== Given data ==
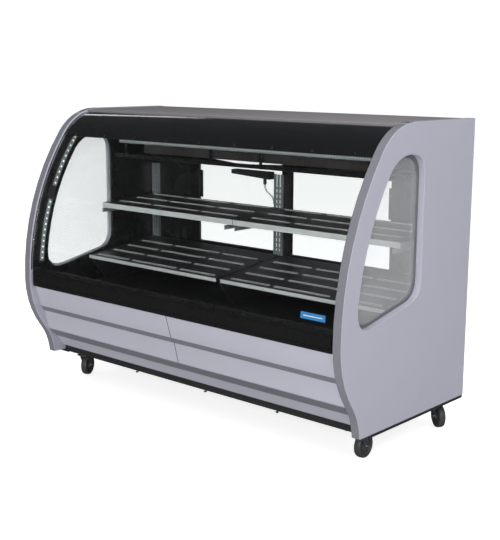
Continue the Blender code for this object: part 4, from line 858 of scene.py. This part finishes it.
# %% A slotted channel
def slotted_channel(name, left, right, near, far, low, high, columns, pitch=0.0254, slot=(0.0042, 0.0165)):
    """A sheet face with slots, and two sides folded back towards the wall."""
    rows = int((high - low - 0.02) / pitch)
    xs = [left]
    for middle in columns:
        xs += [middle - slot[0] / 2, middle + slot[0] / 2]
    xs.append(right)
    zs = [low]
    for row in range(rows):
        bottom = low + 0.01 + row * pitch
        zs += [bottom, bottom + slot[1]]
    zs.append(high)
    bpy.ops.object.select_all(action="DESELECT")
    bpy.ops.mesh.primitive_grid_add(x_subdivisions=len(xs) - 1, y_subdivisions=len(zs) - 1, size=1)
    obj = bpy.context.object
    obj.name = name
    for vertex in obj.data.vertices:
        column = round((vertex.co.x + 0.5) * (len(xs) - 1))
        row = round((vertex.co.y + 0.5) * (len(zs) - 1))
        vertex.co = at(xs[column], far, zs[row])
    pick_faces(obj, lambda face: any(abs(face.center.x - middle) < slot[0] / 4 for middle in columns)
               and (face.center.z - low - 0.01) % pitch < slot[1] and face.center.z < high - 0.011
               and face.center.z > low + 0.01)
    bpy.ops.mesh.delete(type="FACE")
    done()
    pick_verts(obj, lambda vertex: abs(vertex.co.x - left) < 1e-5)
    bpy.ops.mesh.extrude_edges_move(TRANSFORM_OT_translate={"value": (0, far - near, 0)})
    done()
    face_y = at(0, far, 0).y
    pick_verts(obj, lambda vertex: abs(vertex.co.x - right) < 1e-5 and abs(vertex.co.y - face_y) < 1e-5)
    bpy.ops.mesh.extrude_edges_move(TRANSFORM_OT_translate={"value": (0, far - near, 0)})
    done()
    face_out(obj)
    only(obj)
    wall = obj.modifiers.new("wall", "SOLIDIFY")
    wall.thickness = 0.0015
    front_face = max(obj.data.polygons, key=lambda face: abs(face.normal.y) * face.area)
    wall.offset = -1 if front_face.normal.y < 0 else 1
    bpy.ops.object.modifier_apply(modifier=wall.name)
    return smooth(face_out(obj), 30)


post_low, post_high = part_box("centre_post")
near, far = REAR_FACE - post_high.y, REAR_FACE - post_low.y
CHANNEL_SIDE = 0.012
post = slotted_channel("centre_post_channel", post_low.x, CHANNEL_SIDE, near, far, post_low.z, post_high.z,
                       (-0.026, -0.007))
hand_over(post, POST_STEEL, "cabinet", ["centre_post"])
cover = block("centre_post_cover", at(CHANNEL_SIDE + 0.0008, near, post_low.z),
              at(post_high.x, far - 0.001, post_high.z), 0)
pick_faces(cover, lambda face: face.normal.y < -0.9)
bpy.ops.mesh.inset(thickness=0.0035)
bpy.ops.transform.translate(value=(0, 0.0012, 0))
done()
hand_over(soften(cover, 0.0008), SATIN_BLACK, "cabinet")
for side, word in ((-1, "left"), (1, "right")):
    low_corner, high_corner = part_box(f"{word}_standard")
    middle = (low_corner.x + high_corner.x) / 2
    strip = slotted_channel(f"{word}_standard_channel", low_corner.x, high_corner.x,
                            REAR_FACE - high_corner.y, REAR_FACE - low_corner.y, low_corner.z,
                            high_corner.z, (middle - 0.009, middle + 0.009))
    hand_over(strip, POST_STEEL, "cabinet", [f"{word}_standard"])
print("slotted channels:", len(post.data.polygons), "faces on the middle one")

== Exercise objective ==
Restate the data above word for word.

== Answer ==
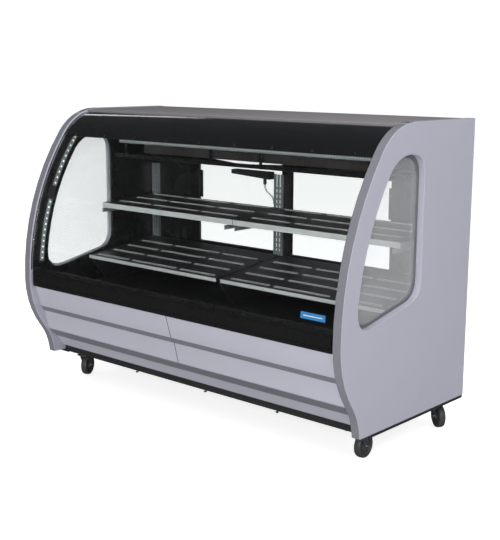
Continue the Blender code for this object: part 4, from line 858 of scene.py. This part finishes it.
# %% A slotted channel
def slotted_channel(name, left, right, near, far, low, high, columns, pitch=0.0254, slot=(0.0042, 0.0165)):
    """A sheet face with slots, and two sides folded back towards the wall."""
    rows = int((high - low - 0.02) / pitch)
    xs = [left]
    for middle in columns:
        xs += [middle - slot[0] / 2, middle + slot[0] / 2]
    xs.append(right)
    zs = [low]
    for row in range(rows):
        bottom = low + 0.01 + row * pitch
        zs += [bottom, bottom + slot[1]]
    zs.append(high)
    bpy.ops.object.select_all(action="DESELECT")
    bpy.ops.mesh.primitive_grid_add(x_subdivisions=len(xs) - 1, y_subdivisions=len(zs) - 1, size=1)
    obj = bpy.context.object
    obj.name = name
    for vertex in obj.data.vertices:
        column = round((vertex.co.x + 0.5) * (len(xs) - 1))
        row = round((vertex.co.y + 0.5) * (len(zs) - 1))
        vertex.co = at(xs[column], far, zs[row])
    pick_faces(obj, lambda face: any(abs(face.center.x - middle) < slot[0] / 4 for middle in columns)
               and (face.center.z - low - 0.01) % pitch < slot[1] and face.center.z < high - 0.011
               and face.center.z > low + 0.01)
    bpy.ops.mesh.delete(type="FACE")
    done()
    pick_verts(obj, lambda vertex: abs(vertex.co.x - left) < 1e-5)
    bpy.ops.mesh.extrude_edges_move(TRANSFORM_OT_translate={"value": (0, far - near, 0)})
    done()
    face_y = at(0, far, 0).y
    pick_verts(obj, lambda vertex: abs(vertex.co.x - right) < 1e-5 and abs(vertex.co.y - face_y) < 1e-5)
    bpy.ops.mesh.extrude_edges_move(TRANSFORM_OT_translate={"value": (0, far - near, 0)})
    done()
    face_out(obj)
    only(obj)
    wall = obj.modifiers.new("wall", "SOLIDIFY")
    wall.thickness = 0.0015
    front_face = max(obj.data.polygons, key=lambda face: abs(face.normal.y) * face.area)
    wall.offset = -1 if front_face.normal.y < 0 else 1
    bpy.ops.object.modifier_apply(modifier=wall.name)
    return smooth(face_out(obj), 30)


post_low, post_high = part_box("centre_post")
near, far = REAR_FACE - post_high.y, REAR_FACE - post_low.y
CHANNEL_SIDE = 0.012
post = slotted_channel("centre_post_channel", post_low.x, CHANNEL_SIDE, near, far, post_low.z, post_high.z,
                       (-0.026, -0.007))
hand_over(post, POST_STEEL, "cabinet", ["centre_post"])
cover = block("centre_post_cover", at(CHANNEL_SIDE + 0.0008, near, post_low.z),
              at(post_high.x, far - 0.001, post_high.z), 0)
pick_faces(cover, lambda face: face.normal.y < -0.9)
bpy.ops.mesh.inset(thickness=0.0035)
bpy.ops.transform.translate(value=(0, 0.0012, 0))
done()
hand_over(soften(cover, 0.0008), SATIN_BLACK, "cabinet")
for side, word in ((-1, "left"), (1, "right")):
    low_corner, high_corner = part_box(f"{word}_standard")
    middle = (low_corner.x + high_corner.x) / 2
    strip = slotted_channel(f"{word}_standard_channel", low_corner.x, high_corner.x,
                            REAR_FACE - high_corner.y, REAR_FACE - low_corner.y, low_corner.z,
                            high_corner.z, (middle - 0.009, middle + 0.009))
    hand_over(strip, POST_STEEL, "cabinet", [f"{word}_standard"])
print("slotted channels:", len(post.data.polygons), "faces on the middle one")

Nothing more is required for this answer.